Abstract: In Kashima 34-m radio telescope, we replaced an ambient 5 GHz LNA to a newly developed portable cryogenically cooled low noise amplifier made by MITEQ. Radio telescopes purpose is detection of the weak noise signal from the space as clear as possible. But signal from external objects are much lower than noise originated by receiver itself. Good signal to noise ratio (SNR) is the most important both in single dish observation and interferometric (VLBI) observation. To realize good SNR receiving system, Helium gas Cooled LNA system are used for radio astronomy observatory in general.
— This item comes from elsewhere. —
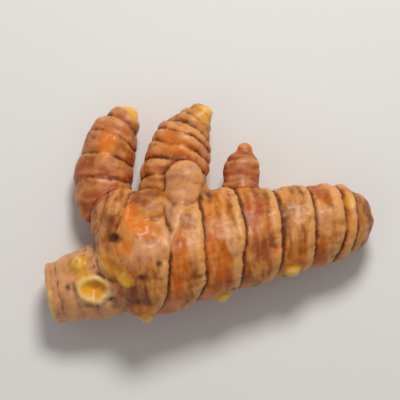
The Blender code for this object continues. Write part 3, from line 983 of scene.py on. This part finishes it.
class TURMERIC_OT_grow_rhizome(bpy.types.Operator):
    """Grow the rhizome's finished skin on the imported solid"""

    bl_idname = "turmeric.grow_rhizome"
    bl_label = "Grow Rhizome"

    def execute(self, context):
        """Grow the skin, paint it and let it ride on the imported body."""
        skin, fields = grow_skin(context.scene.rhizome_sizes)
        if not np.isfinite(skin.points).all():
            raise RuntimeError("The skin has points with no place; check the sizes")
        material = skin_material(context.scene.rhizome_colours)
        piece = write_skin(skin, set_in_frame(skin.points), fields, material)
        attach(piece, "root")
        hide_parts(NODE)
        return {"FINISHED"}


def area_light(name, place, target, size, power, colour):
    """Add a soft round light aimed at a point."""
    light = bpy.data.lights.new(name, "AREA")
    light.shape = "DISK"
    light.size = size
    light.energy = power
    light.color = colour
    item = add_object(name, light)
    item.location = place
    item.rotation_euler = (target - place).to_track_quat("-Z", "Y").to_euler()


class TURMERIC_OT_set_stage(bpy.types.Operator):
    """Set the pale floor, the soft lights and the camera"""

    bl_idname = "turmeric.set_stage"
    bl_label = "Set Stage"

    def execute(self, context):
        """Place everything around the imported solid's box."""
        stage = context.scene.rhizome_stage
        middle = (LOW + HIGH) / 2
        span = (HIGH - LOW).x
        if span <= 0:
            raise RuntimeError("The packed solid has no length, so the stage has no scale")
        self.lay_floor(stage, span)
        self.light(stage, middle, span)
        self.aim_camera(stage, middle, span)
        return {"FINISHED"}

    def lay_floor(self, stage, span):
        """Lay a plain floor just under the rhizome."""
        place = (0, 0, LOW.z - 0.02 * MM)
        bpy.ops.mesh.primitive_plane_add(size=FLOOR_SIZE * span, location=place)
        floor = bpy.context.active_object
        floor.name = "floor"
        floor.data.materials.append(floor_material(stage))

    def light(self, stage, middle, span):
        """Light the rhizome softly from above, strongest from its far right."""
        world = bpy.data.worlds.new("studio")
        world.use_nodes = True
        background = world.node_tree.nodes["Background"]
        background.inputs["Color"].default_value = WORLD_COLOUR
        background.inputs["Strength"].default_value = WORLD_STRENGTH
        bpy.context.scene.world = world
        for name, place, size, power, colour in LIGHTS:
            area_light(name, middle + span * Vector(place), middle, size * span,
                       power * stage.light_strength * span ** 2, colour)

    def aim_camera(self, stage, middle, span):
        """Look down at the rhizome from the stage's angle, from far enough for a flat view."""
        camera = bpy.data.cameras.new("camera")
        camera.lens = LENS
        camera.clip_end = 100 * span
        distance = span / stage.fill * camera.lens / camera.sensor_width
        turn, height = stage.camera_turn, stage.camera_height
        level = math.cos(height)
        back = Vector((math.sin(turn) * level, -math.cos(turn) * level, math.sin(height)))
        item = add_object("camera", camera)
        item.location = middle + back * distance
        item.rotation_euler = (math.pi / 2 - height, 0, turn)
        bpy.context.scene.camera = item
        bpy.context.scene.view_settings.view_transform = "Standard"


class TURMERIC_PT_sidebar(bpy.types.Panel):
    """Sizes, colours and steps of the turmeric root"""

    bl_idname = "TURMERIC_PT_sidebar"
    bl_label = "Turmeric Root"
    bl_space_type = "VIEW_3D"
    bl_region_type = "UI"
    bl_category = "Turmeric"

    def draw(self, context):
        """List the steps, then every setting."""
        for operator in OPERATORS:
            self.layout.operator(operator.bl_idname)
        for name, group in GROUPS.items():
            box = self.layout.box()
            for setting in group.__annotations__:
                box.prop(getattr(context.scene, name), setting)


OPERATORS = (TURMERIC_OT_grow_rhizome, TURMERIC_OT_set_stage)
GROUPS = {
    "rhizome_sizes": RhizomeSizes,
    "rhizome_colours": RhizomeColours,
    "rhizome_stage": StageSettings,
}


def register():
    """Register the settings, the operators and the panel."""
    for name, group in GROUPS.items():
        bpy.utils.register_class(group)
        setattr(bpy.types.Scene, name, PointerProperty(type=group))
    for item in (*OPERATORS, TURMERIC_PT_sidebar):
        bpy.utils.register_class(item)


def unregister():
    """Undo what register does."""
    for item in (TURMERIC_PT_sidebar, *reversed(OPERATORS)):
        bpy.utils.unregister_class(item)
    for name, group in reversed(GROUPS.items()):
        delattr(bpy.types.Scene, name)
        bpy.utils.unregister_class(group)


def main():
    """Build the scene."""
    register()
    bpy.ops.turmeric.grow_rhizome()
    bpy.ops.turmeric.set_stage()


if __name__ == "__main__":
    main()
Those cryogenic systems have performed excellent result especially in cm and mm wavelength observation. But physical and economical reason, installing those cryogenics system is not possible in all telescopes. We report installation process and first result of portable cryogenic cooled low noise amplifier.

1. Kashima 34-m antenna demand for LNA

One of characteristics of Kashima 34-m antenna is multi band receiving system. Each band receiver is installed on one of 4 trolleys. If one choose receiving band, the trolley moves to the focal plane of the parabola. But the space in each trolley is limited for installing new receiver system. Kashima 34-m antenna had equipped 5 GHz receiver system with an ambient LNA, which is made by domestic company Nihon-tsuushinki. This system has been mainly used for VSOP (VLBI Space Observatory Project) observations. This ambient LNA receiver system is measured Tsys (system noise temperature) approximately 127 K.

Seek for better 5 GHz receiver performance with reasonable cost and labor, we choose portable cryogenically cooled LNA made by MITEQ. The uniqueness of cooled LNA unit (hereafter, CLNA) is closed cycle cryogenics and amplifier system integrated into compact size (309.4x189.7x258.6 (mm)). The power supply is +24V DC 6A, and there is no need of external gas supplying which simplify receiver installation.

Figure 1. Dimension of CLNA with swivel bracket.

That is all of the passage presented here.